Бытует мнение, что, когда новость о революции достигла Петербурга, император Николай I прервал бал у наследника словами: «Седлайте коней, господа, во Франции провозглашена республика!» Скорее допустимая на страницах исторического романа, чем в действительности[412], эта реплика прекрасно отражает царящие в обществе ожидания. Все без исключения хорошо осознавали происходящее и то, что революционное движение быстро распространится далеко за пределы Франции. Волнения вскоре охватили Италию, Австрию, Германию, началось движение в Польше. В манифесте 14 марта 1848 года император Николай I провозглашал готовность «встретить врагов наших, где бы они ни предстали» и «в неразрывном союзе с святою нашею Русью защищать честь имени русского и неприкосновенность пределов наших»[413].

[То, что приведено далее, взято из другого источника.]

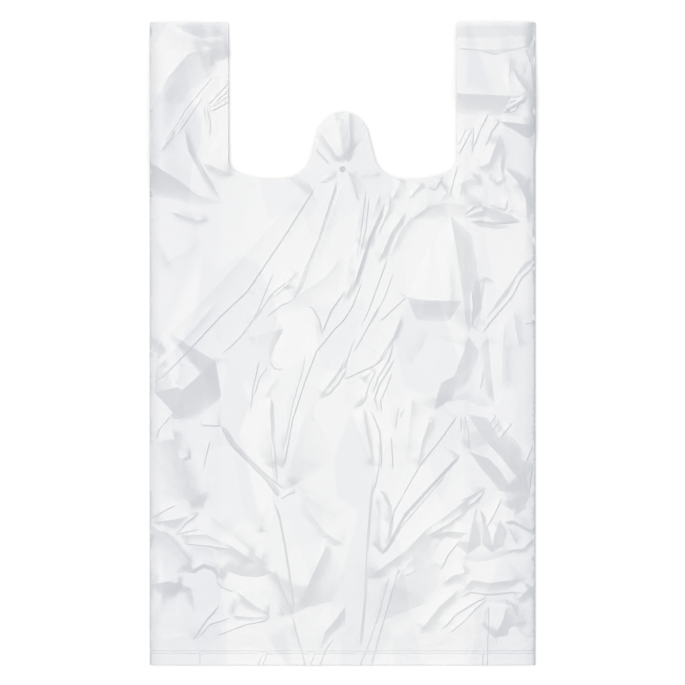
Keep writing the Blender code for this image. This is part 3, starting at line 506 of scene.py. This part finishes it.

Из прежнего круга приятелей Каткова, пребывающих в это время за границей, были те, кто приветствовал революцию. Услышав о провозглашении республики, М. А. Бакунин, высланный за публикацию в пользу польского движения, срочно вернулся в Париж, обуреваемый страстью погрузиться в разразившуюся стихию. В планах было отправиться на русскую границу, куда устремилась «польская эмиграция, готовясь на войну против России», и ожидать восстания в Варшаве. В последнем Бакунин не сомневался, уверенный, что революция перекинется на основную территорию России, «потому что полная горючего материала Россия ждет только воспламеняющей искры»[414].

В самой России сочувствовавшие революции искренне верили, что в Европе совершился «переворот, который вызвал наружу все сокровенные стремления современного человечества, все недоразумения, сомнения, вопросы, которые могли возникнуть при настоящем порядке вещей, и который непременно поведет к полному их решению»[415]. Студенты Московского университета передавали друг другу последние новости в кондитерских, где газеты были бесплатны, читали о революционных событиях. В восторге от новости о падении монархии во Франции двадцатилетний студент юридического факультета Б. Н. Чичерин облачился в простыню вместо тоги и «стал кричать: „Vive la République!“»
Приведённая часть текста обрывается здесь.